Net rental yield is more important because it takes into account costs such as insurance, council rates, maintenance, property management, repairs, and compliance.
Annual holding costs can easily sit around $10,000 to $11,000 per year.
Based on the numbers discussed, Auckland’s approximate net yield is around 2.5%, Wellington is around 2.8%, and Christchurch is around 3.6%.
This is why Christchurch looks stronger from an investment perspective. The entry price is lower, and the net yield is generally better.
If mortgage rates are around 4.45% to 4.59%, and your net rental yield is only 2.5% to 3.6%, you may need to top up the property from your own pocket.
That is why investors are more selective right now.
A property may still grow in value over time, but the numbers need to make sense from day one. Weak yield and weak capital growth make the investment harder to justify.
Why People Still Invest in Property
Property is not easy money.
There are maintenance costs, rates, insurance, management fees, interest costs, and vacancy risks.
But the main reason people still invest is leverage.
You are using the bank’s money to control a larger asset. Over 10, 15, or 20 years, that asset may grow in value while the debt reduces.
That is the real game.
Not overnight wealth.
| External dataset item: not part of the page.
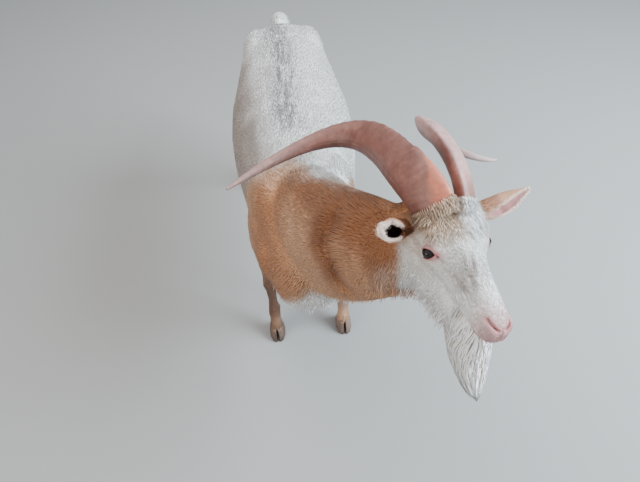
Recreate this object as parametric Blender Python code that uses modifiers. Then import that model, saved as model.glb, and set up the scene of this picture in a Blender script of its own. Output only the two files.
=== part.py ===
"""A standing long-horned billy goat at life size, in metres, with +Z up.

The goat faces -Y and its left side is +X. Lengths are measured from the withers, the top of the
shoulders, which stand over (0, 0). The flesh is modelled whole from lofts and muscle masses, made one
skin, and parted with thin cuts. At the end an empty carries everything so that the origin is at the
centre of the bottom of the bounding box. Solids reach out to the tips of the coat.
"""
import math

import bmesh
import bpy
import numpy as np
from mathutils import Matrix, Vector

# Gaps and mesh sizes
GAP = 0.0003
SEAM = 0.0004
VOXEL = 0.0045
RING_POINTS = 32
BODY_TRIANGLES = 2400
HEAD_TRIANGLES = 1500

# Pose of the head: its frame has the poll as origin, +X to the goat's left, -Y to the nose
POLL = Vector((0.231, -0.252, 0.839))
HEAD_YAW = math.radians(9.0)
HEAD_LIFT = math.radians(3.6)
HEAD_ROLL = math.radians(3.8)

# Trunk: distance behind the withers, top, underside, half width and height of the widest place
TRUNK = (
    (-0.245, 0.590, 0.470, 0.045, 0.530),
    (-0.215, 0.655, 0.430, 0.082, 0.530),
    (-0.150, 0.722, 0.405, 0.112, 0.540),
    (-0.070, 0.775, 0.394, 0.132, 0.550),
    (0.000, 0.800, 0.388, 0.146, 0.555),
    (0.100, 0.789, 0.380, 0.166, 0.555),
    (0.220, 0.776, 0.368, 0.186, 0.550),
    (0.340, 0.778, 0.378, 0.190, 0.555),
    (0.440, 0.786, 0.425, 0.170, 0.590),
    (0.540, 0.790, 0.480, 0.145, 0.635),
    (0.620, 0.765, 0.510, 0.120, 0.640),
    (0.680, 0.722, 0.540, 0.090, 0.640),
    (0.712, 0.675, 0.580, 0.050, 0.630),
)
TRUNK_SQUARENESS = 2.2

# Paths of the neck, limbs and tail: x, y, z, half width across and half depth
NECK = (
    (0.000, -0.030, 0.600, 0.120, 0.175),
    (0.030, -0.115, 0.628, 0.118, 0.178),
    (0.080, -0.190, 0.672, 0.108, 0.165),
    (0.135, -0.238, 0.712, 0.098, 0.145),
    (0.185, -0.272, 0.748, 0.084, 0.118),
    (0.222, -0.300, 0.785, 0.064, 0.086),
)
FORELEG = (
    (0.080, 0.010, 0.690, 0.045, 0.080),
    (0.100, -0.015, 0.600, 0.050, 0.090),
    (0.115, -0.010, 0.505, 0.045, 0.066),
    (0.119, -0.015, 0.420, 0.034, 0.043),
    (0.119, -0.027, 0.335, 0.025, 0.029),
    (0.118, -0.035, 0.288, 0.0265, 0.028),
    (0.118, -0.032, 0.245, 0.020, 0.0225),
    (0.118, -0.031, 0.170, 0.0175, 0.0190),
    (0.118, -0.035, 0.108, 0.0235, 0.0240),
    (0.118, -0.051, 0.075, 0.0215, 0.0215),
    (0.118, -0.062, 0.040, 0.0250, 0.0280),
)
HINDLEG = (
    (0.065, 0.590, 0.690, 0.055, 0.080),
    (0.088, 0.572, 0.610, 0.062, 0.110),
    (0.108, 0.535, 0.515, 0.054, 0.090),
    (0.112, 0.570, 0.435, 0.037, 0.055),
    (0.106, 0.632, 0.372, 0.025, 0.036),
    (0.104, 0.660, 0.335, 0.0240, 0.0340),
    (0.105, 0.664, 0.285, 0.0200, 0.0240),
    (0.108, 0.656, 0.200, 0.0178, 0.0200),
    (0.110, 0.648, 0.112, 0.0238, 0.0245),
    (0.111, 0.629, 0.078, 0.0215, 0.0215),
    (0.112, 0.614, 0.040, 0.0250, 0.0280),
)
TAIL = (
    (0.000, 0.660, 0.715, 0.035, 0.022),
    (0.000, 0.700, 0.725, 0.030, 0.019),
    (0.000, 0.745, 0.715, 0.032, 0.020),
    (0.000, 0.785, 0.680, 0.026, 0.018),
    (0.000, 0.805, 0.645, 0.012, 0.010),
)

# Muscle masses on each side of the body: centre, radii and tilt about the side-to-side axis
BODY_MASSES = (
    ((0.080, -0.010, 0.640), (0.060, 0.095, 0.135), 14.0),
    ((0.090, -0.110, 0.555), (0.048, 0.065, 0.075), 0.0),
    ((0.075, 0.560, 0.690), (0.060, 0.110, 0.085), -18.0),
    ((0.108, 0.480, 0.520), (0.050, 0.050, 0.055), 0.0),
)

# Head: distance before the poll, top, underside, half width and height of the widest place
HEAD = (
    (-0.050, 0.010, -0.070, 0.040, -0.025),
    (-0.015, 0.040, -0.090, 0.051, -0.025),
    (0.020, 0.055, -0.094, 0.055, -0.020),
    (0.060, 0.066, -0.091, 0.056, -0.010),
    (0.100, 0.067, -0.081, 0.053, -0.004),
    (0.135, 0.057, -0.071, 0.044, -0.010),
    (0.170, 0.046, -0.063, 0.0355, -0.018),
    (0.205, 0.037, -0.057, 0.0305, -0.020),
    (0.235, 0.029, -0.053, 0.0290, -0.020),
    (0.258, 0.020, -0.050, 0.0275, -0.020),
    (0.273, 0.009, -0.044, 0.0235, -0.019),
    (0.283, -0.004, -0.034, 0.0150, -0.019),
)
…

Long-term wealth building.
The Rule of 72 is a simple way to estimate how long it takes an investment to double.
You divide 72 by the annual growth rate.
At 5% annual growth, it takes roughly 14.4 years to double.
At 4% annual growth, it takes roughly 18 years.
At 3% annual growth, it takes roughly 24 years.
Looking back to around 2007, Auckland’s average annual capital growth has been around 4.5%, Christchurch around 4.2%, and Wellington around 4.0%.
Using the Rule of 72, that means Auckland would take around 16 years to double, Christchurch around 17.1 years, and Wellington around 18 years.
The answer depends on your goal.
If you want the best balance of affordability, value, and yield, Christchurch stands out.
Christchurch offers stronger value for money, better rental yields, larger sections, and lower entry prices than Auckland. For many buyers and investors, it offers the best overall balance.
If you want the biggest market with long-term depth, Auckland still matters.
Auckland remains New Zealand’s largest property market and has a strong long-term growth history. But it requires more capital, more patience, and a very clear strategy.
If you want a middle ground, Wellington can offer opportunities, especially after its correction from the peak.
But buyers need to be careful with holding costs, rates, and net yields.